Operational resilience | Risk Management & Reporting

May 20, 2020

The pandemic is currently ravaging people’s lives and the economy across the world.  Cyber security and audit professionals, and their roles, included.

Businesses are walking a narrower financial tightrope than ever before, balancing cost cutting, with human resources, lost business and diminished profits.

Cyber security matters

In the midst of all the disruption, businesses  still have regulatory obligations and governance responsibilities to fulfil, including  effective financial and business reporting and the audit processes and lines of defence that ensure these are correctly derived and reported.

Businesses are the  custodians of significant amounts of their own intellectual property and customer data which needs to be protected.  It would be terrible to narrowly survive the pandemic only to suffer a huge data loss or serious breach of data quality.

And of course, the legal and regulatory requirements under regulations like GDPR or NISD still apply.  A business that was affected due to mandated home working or lapses in on site security operations might be given more lenient treatment at some future point by a regulator, but those legal obligations still persist, and people still expect their data to be held safely.

So cyber security matters, and the associated validation, audit and assurance processes around it matter too.

Assurance impacts

The restrictions on business operations and travel have had some effects on how these assurance and assessment activities are being carried out.  Some with possibly longer-term ramifications for how businesses gain a view into their security operations metrics and performance indicators.

Plugging the hole in the Audit Calendar

In some cases, there will be a pause to proceedings, a delay of perhaps 6-12 weeks depending on the location and proximity of staff or length of lock down rules being in effect.  In the worst case that means that the normal audit calendar of activities is going to have to be condensed into ¾ of the time it normally would be.

Some of the highly important activities, such as financial audits that culminate in annual reports, might be hard to condense or shorten so other areas may have to be squeezed.

This means that ways of working that save time are going to be paramount.  Anything that can reduce the time and resource needed for field work or reporting, or that can cut the logistical overhead of travel, site visits or data analysis will be a useful addition to the audit team’s toolset.

We’ve seen this specifically in the demand for Huntsman Security’s Auditor tool.  The software can be sent as an installer to a site that requires auditing, have the data gathered by a local administrator (who can themselves be working remotely from home), and the results then be quickly analysed centrally within, or by, the audit team.  This reduction in time spent on visits and data collection can make a big difference to getting control assurance activities done when the elapsed time is under pressure.

Reordering planned activities

Some activities that require face-to-face contact, or where site visits or direct interaction are necessary might not be possible at all during the pandemic lockdown, so they will have to be deferred to later in the year when they are possible.  Clearly, to avoid compromising the audit work programme, it’s important to identify what activities were planned outside the lockdown period that could be swapped around to ensure that time pressures don’t hit too hard when travel and access is eased.
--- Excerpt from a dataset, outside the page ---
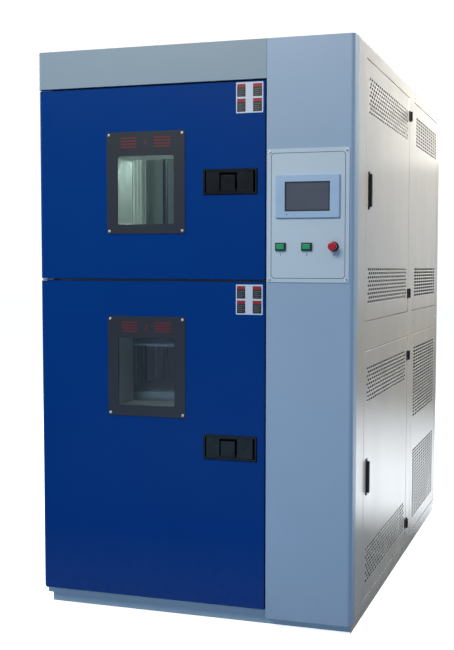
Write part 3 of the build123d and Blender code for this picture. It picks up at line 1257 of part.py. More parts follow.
def power_gland():
    """The gland of the mains lead in the back panel."""
    t = SHEET
    gland = rod_y(GLAND_RADIUS, GLAND_X, DEPTH, DEPTH + BACK_REACH * 0.4, GLAND_LEVEL)
    gland += rod_y(GLAND_RADIUS * 0.75, GLAND_X, DEPTH, DEPTH + BACK_REACH, GLAND_LEVEL)
    gland += rod_y(GLAND_BORE + t - SLIDE_FIT, GLAND_X, DEPTH - t, DEPTH, GLAND_LEVEL)
    gland += rod_y(GLAND_RADIUS, GLAND_X, DEPTH - 3 * t, DEPTH - t, GLAND_LEVEL)
    return gland - rod_y(GLAND_BORE, GLAND_X, DEPTH - 3 * t, DEPTH + BACK_REACH, GLAND_LEVEL)


# Service doors of the right side

def service_door(z0, z1, vents, lock_level):
    y0 = FRONT_POST_END + PANEL_SEAM
    y1 = MID_POST_START - PANEL_SEAM
    low = z0 + PANEL_SEAM
    high = z1 - PANEL_SEAM
    plane = Plane(origin=(WIDTH - SHEET, 0, 0), x_dir=(0, 1, 0), z_dir=(1, 0, 0))
    wires = []
    for level in vents:
        wires += slot_field(SERVICE_VENT_CENTRE, level, SLOT_COLUMNS, SLOT_ROWS, SLOT_LENGTH,
                            SLOT_PITCH, 1)
    sheet = slotted_sheet(plane, y0, y1, low, high, wires)
    x0 = WIDTH - PANEL_DEPTH
    lips = block(x0, WIDTH - SHEET, y0, y1, low, high)
    lips -= block(x0, WIDTH - SHEET, y0 + SHEET, y1 - SHEET, low + SHEET, high - SHEET)
    door = sheet + lips
    pivot_z = lock_pivot(lock_level)
    return door - rod_x(LEVER_SHAFT_RADIUS + 1.0, WIDTH - SHEET, WIDTH, LOCK_Y, pivot_z)


def lock_pivot(level):
    """The level of the turn handle's axis, near the top of its plate."""
    return level + LEVER_LENGTH / 2 - LEVER_WIDTH / 2


def knuckle_spans(level):
    """Bottom and top of the lower, middle and upper knuckle of one hinge."""
    low = level - HINGE_HEIGHT / 2
    high = level + HINGE_HEIGHT / 2
    gap = HINGE_KNUCKLE_GAP
    return ((low, low + HINGE_KNUCKLE), (low + HINGE_KNUCKLE + gap, high - HINGE_KNUCKLE - gap),
            (high - HINGE_KNUCKLE, high))


def hinge_leaf(level, side, spans):
    """A leaf on the side's face with its knuckles; side -1 is the door's, 1 the post's."""
    y = MID_POST_START
    low = level - HINGE_HEIGHT / 2
    high = level + HINGE_HEIGHT / 2
    near = HINGE_BARREL_RADIUS + HINGE_CLEARANCE
    ys = sorted((y + side * near, y + side * HINGE_LEAF))
    leaf = block(WIDTH, WIDTH + HINGE_THICKNESS, ys[0], ys[1], low, high)
    for z0, z1 in spans:
        inner = sorted((y, y + side * (near + 1)))
        leaf += block(WIDTH + HINGE_CLEARANCE, WIDTH + HINGE_THICKNESS, inner[0], inner[1], z0, z1)
        leaf += rod_z(HINGE_BARREL_RADIUS, HINGE_X, y, z0, z1)
    return leaf


def service_hinge_posts():
    pieces = []
    for level in UPPER_HINGE_LEVELS + LOWER_HINGE_LEVELS:
        leaf = hinge_leaf(level, 1, knuckle_spans(level)[1:2])
        pieces.append(leaf + rod_z(HINGE_PIN_RADIUS, HINGE_X, MID_POST_START,
                                   level - HINGE_HEIGHT / 2, level + HINGE_HEIGHT / 2))
    return pieces


def service_hardware(levels, lock_level):
    """The door's hinge leaves and the plate of its turn handle."""
    pieces = []
    for level in levels:
        low, middle, high = knuckle_spans(level)
        leaf = hinge_leaf(level, -1, (low, high))
        pieces.append(leaf - rod_z(HINGE_PIN_RADIUS + HINGE_PIN_FIT, HINGE_X, MID_POST_START,
                                   level - HINGE_HEIGHT / 2, level + HINGE_HEIGHT / 2))
    half = LOCK_PLATE_WIDTH / 2
    plate = block(WIDTH, WIDTH + LOCK_PLATE_THICKNESS, LOCK_Y - half, LOCK_Y + half,
                  lock_level - LOCK_PLATE_HEIGHT / 2, lock_level + LOCK_PLATE_HEIGHT / 2)
    plate = round_edges(plate, Axis.X, half * 0.6)
    plate += rod_x(LEVER_SHAFT_RADIUS + 0.8, WIDTH - SHEET - CAM_THICKNESS, WIDTH, LOCK_Y,
                   lock_pivot(lock_level))
    plate -= rod_x(LEVER_SHAFT_RADIUS - 2 + LEVER_SHAFT_FIT, WIDTH - SHEET - CAM_THICKNESS,
                   WIDTH + LOCK_PLATE_THICKNESS, LOCK_Y, lock_pivot(lock_level))
    return pieces + [plate]


def service_lever(lock_level):
    """The turn handle with its shaft through the door and the cam on the shaft's end."""
    z = lock_pivot(lock_level)
    x0 = WIDTH + LOCK_PLATE_THICKNESS + LEVER_CLEARANCE
    x1 = WIDTH + SIDE_REACH
    half = LEVER_WIDTH / 2
    lever = block(x0, x1, LOCK_Y - half, LOCK_Y + half, z - LEVER_LENGTH + half, z + half)
    lever = round_edges(lever, Axis.X, half * 0.9)
    lever = fillet(lever.faces().sort_by(Axis.X)[-1].edges(), LEVER_THICKNESS / 4)
    cam_x = WIDTH - CAM_SET
    lever += rod_x(LEVER_SHAFT_RADIUS - 2, cam_x, x0, LOCK_Y, z)
    cam = block(cam_x - CAM_THICKNESS, cam_x, LOCK_Y - CAM_REACH, LOCK_Y + CAM_WIDTH / 2,
                z - CAM_WIDTH / 2, z + CAM_WIDTH / 2)
    return lever + round_edges(cam, Axis.X, CAM_WIDTH / 4)


# Everything is built and written here

def build_root():
    put("base_frame", *base_frame(), machine_floor(), door_sill())
    put("chamber_stand", *chamber_stand())
    put("body_frame", *body_frame())
    put("left_side_panel", left_side_panel())
    put("back_panel", back_panel(), top_panel())
    put("rear_bay_panels", *rear_bay_panels())
    put("header_panel", header_panel())
    put("control_column", control_column())
    put("control_plate", control_plate())
    put("panel_screws", *panel_screws())
    put("hmi_bezel", hmi_bezel())
    put("hmi_screen", hmi_screen())
    put("switch_bezels", *switch_bezels())
    put("front_frame", front_frame())
    put("hot_liner", liner(DIVIDER_TOP, HOT_TOP, HOT_FAN_LEVEL, DIVIDER_TOP))
    put("cold_liner", liner(COLD_BOTTOM, DIVIDER_BOTTOM, COLD_FAN_LEVEL, DIVIDER_BOTTOM),
        divider_frame())
    put("chamber_insulation", *chamber_insulation())
    put("door_hinge_brackets", *door_hinge_brackets())
    put("lift_guides", *lift_guides())
    put("fan_motors", fan_motor(HOT_FAN_LEVEL), fan_motor(COLD_FAN_LEVEL), condenser_motor())
    put("air_baffles", *air_baffles())
    put("heater", heater())
    put("evaporator", evaporator())
    put("compressors", *compressors())
    put("condenser", *condenser())
    put("electrical_panel", electrical_panel())
    put("power_gland", power_gland())
    put("service_hinge_posts", *service_hinge_posts())


def build_front_door(name, z0, z1, radii, mouth, plate_bottom, lift, latch_level):
    put(f"{name}_door_skin", door_skin(z0, z1, *radii, plate_bottom, lift, latch_level))
    put(f"{name}_door_pan", door_pan(z0, z1, *mouth, plate_bottom, lift))
    put(f"{name}_door_gasket", door_gasket(*mouth))
    put(f"{name}_window_plate", *window_plate(plate_bottom, lift))
    put(f"{name}_window_glass", *window_glass(plate_bottom, lift))
    put(f"{name}_latch_housing", latch_housing(latch_level))
    put(f"{name}_latch_handle", latch_handle(latch_level))
    put(f"{name}_latch_tab", latch_tab(latch_level))
    put(f"{name}_latch_bolt", latch_bolt(latch_level))


def build_service_door(name, z0, z1, vents, hinge_levels, lock_level):
    put(f"{name}_service_door", service_door(z0, z1, vents, lock_level))
    put(f"{name}_service_hardware", *service_hardware(hinge_levels, lock_level))
    put(f"{name}_service_lever", service_lever(lock_level))


def build_moving():
    put("hot_fan", fan_wheel(HOT_FAN_LEVEL))
    put("cold_fan", fan_wheel(COLD_FAN_LEVEL))
    put("condenser_fan", condenser_fan())
    put("basket_plates", *basket_plates())
    put("basket_frame", basket_frame())
    put("start_button", button_cap(START_CENTRE))
    put("stop_button", button_cap(STOP_CENTRE))
    put("estop_head", estop_head())


build_root()
build_front_door("upper", UPPER_DOOR_BOTTOM, UPPER_DOOR_TOP,
                 (UPPER_CORNER_RADIUS, DOOR_FREE_RADIUS), (DIVIDER_TOP, HOT_TOP),
                 UPPER_PLATE_BOTTOM, UPPER_GLASS_LIFT, UPPER_LATCH_LEVEL)
build_front_door("lower", LOWER_DOOR_BOTTOM, LOWER_DOOR_TOP,
                 (DOOR_FREE_RADIUS, LOWER_CORNER_RADIUS), (COLD_BOTTOM, DIVIDER_BOTTOM),
                 LOWER_PLATE_BOTTOM, LOWER_GLASS_LIFT, LOWER_LATCH_LEVEL)
build_service_door("upper", BAND_TOP, TOP_RAIL_BOTTOM,
                   (UPPER_DOOR_TOP_VENT, UPPER_DOOR_LOW_VENT), UPPER_HINGE_LEVELS, UPPER_LOCK_LEVEL)
build_service_door("lower", BOTTOM_RAIL_TOP, BAND_BOTTOM,
                   (LOWER_DOOR_TOP_VENT, LOWER_DOOR_LOW_VENT), LOWER_HINGE_LEVELS, LOWER_LOCK_LEVEL)
build_moving()
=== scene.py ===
# %% [markdown]
# # A two-zone thermal test chamber, dressed for its portrait
# The cabinet's sheet metal, doors, glass and works come from the CAD frame. This
# lesson gives each of them its real finish, makes the pieces that need finer form
# than plain plates, and sets up a studio that shows paint, steel and glass plainly.

import json
import math

import bmesh
import bpy
import numpy as np
from mathutils import Matrix, Vector


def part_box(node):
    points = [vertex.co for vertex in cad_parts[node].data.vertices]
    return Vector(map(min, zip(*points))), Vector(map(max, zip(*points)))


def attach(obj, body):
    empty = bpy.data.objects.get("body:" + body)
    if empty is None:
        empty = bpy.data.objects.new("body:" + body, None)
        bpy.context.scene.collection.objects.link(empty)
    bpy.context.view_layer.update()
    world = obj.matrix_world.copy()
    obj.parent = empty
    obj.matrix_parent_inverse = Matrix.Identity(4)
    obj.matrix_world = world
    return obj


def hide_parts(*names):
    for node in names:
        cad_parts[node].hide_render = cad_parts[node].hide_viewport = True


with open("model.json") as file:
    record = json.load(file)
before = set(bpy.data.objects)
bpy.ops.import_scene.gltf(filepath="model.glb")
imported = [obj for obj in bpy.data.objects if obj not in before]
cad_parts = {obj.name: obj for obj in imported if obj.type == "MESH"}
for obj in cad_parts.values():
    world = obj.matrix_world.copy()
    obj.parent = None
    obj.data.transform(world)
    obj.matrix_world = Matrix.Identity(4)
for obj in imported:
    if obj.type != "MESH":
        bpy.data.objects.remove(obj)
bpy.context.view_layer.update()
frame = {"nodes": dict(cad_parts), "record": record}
nodes = frame["nodes"]

# %% [markdown]
# All places below are worked out from the boxes of CAD nodes. The front left edge
# of the header is the cabinet's own corner: x runs right from it, y runs back from
# the front faces, z runs up from the floor. MM turns millimetres into metres.

# %% The cabinet's corner
MM = 0.001
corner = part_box("header_panel")[0]
LEFT = corner.x
FRONT = corner.y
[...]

Maybe you can’t audit process A, but you can audit process B.  So instead of doing A in May and B in September as you planned; do the audit for B down under lockdown so that auditing A can take place more easily later in the year.

The task here is to identify what audit work can be undertaken, and rescheduling it into the lockdown period.  As we’ve seen above, in some cases there may be technology solutions that mean you can do audit B in a different way that means it can be undertaken now.

Working remotely and at pace

Cyber security reviews and audits, like many others, often involve a degree of physical contact, dialogue and site visits.  When you can’t travel to sites this cannot happen.  Interviews can be undertaken by video conference and documentation and records can be emailed, but it is hard to directly assess security controls and system configurations for afar.

However, if we are looking at technical controls (aside from say awareness processes and incident response plans) then there are ways to gather this control data and evidence and to analyse and report on the level of control maturity and assurance remotely.

A guide explaining how internal security audit technology can imporve the audit process, particularly in times of distruption

Read the Guide for an Overview of How to Improve your Security Audit Processes

Varying levels of automation are possible here, depending on what remote access is feasible, but if you have a consistent tool that you can send to each end point, site or audit domain and collect the data consistently; back at base (or more likely in the home office of the auditor) you can analyse this remotely collected – but trustworthy – data and generate the same kind of audit reports for management and stakeholders.

Fix up, look sharp

If these processes, that are so key to control assurance and system integrity, can be achieved remotely and more quickly,  then not only can audit activities and assurance prevail over the virus restrictions, but the work that is undertaken now can make way for other programmes of work when travel once again becomes possible and people are back in offices.

These new efficiencies in approach can persist beyond the Coronavirus pandemic and become part of a streamlined and more optimised audit programme in future years.